As a parent, Ms. Bardhan-Quallen said she believes picture books, though seemingly antiquated, will always have a niche in society despite educational technology such as LeapFrog toys, E-readers and Baby Einstein DVDs.
Books also create entry points for addressing complex and uncomfortable issues.
”Fifty years ago, there never would’ve been ‘King and King,’ a book dealing with gay parents, or books showing multi-racial families,” she said. “Things change, so we can’t rely on older books even as recent as 10 years ago. We have kids growing up in a post-September 11 world and they need books to help them process those issues, like terrorism.”
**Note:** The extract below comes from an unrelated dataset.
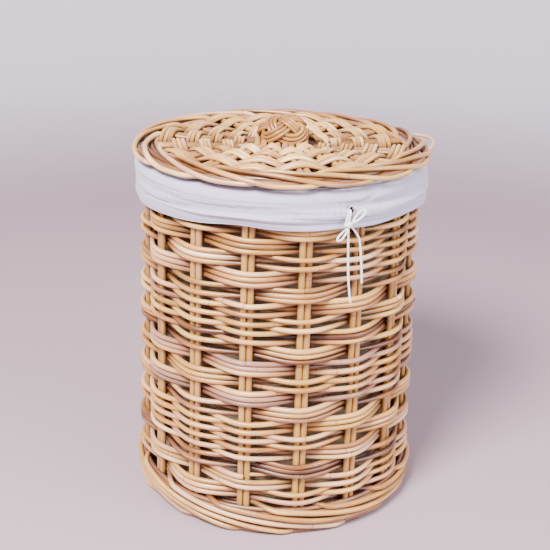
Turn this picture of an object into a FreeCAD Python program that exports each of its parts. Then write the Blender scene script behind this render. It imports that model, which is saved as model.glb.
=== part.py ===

In July, Ms. Bardhan-Quallen’s newest, “Chicks Run Wild,” will take on an unconventional perspective on parenting. It follows the classic parents’ hair-pulling situation of energetic children at bedtime, but it concludes with finding a happy middle ground.
”Everyone has been the kid who wants to stay up or the parent who wants them to sleep,” she said. “Kids need parents to create rules and enforce them, but they also need parents who are their accomplices in breaking those rules. As a non-traditional family, I find that being flexible is the best way I can be a good mother, and the best parents are the ones who understand it’s not written in stone.”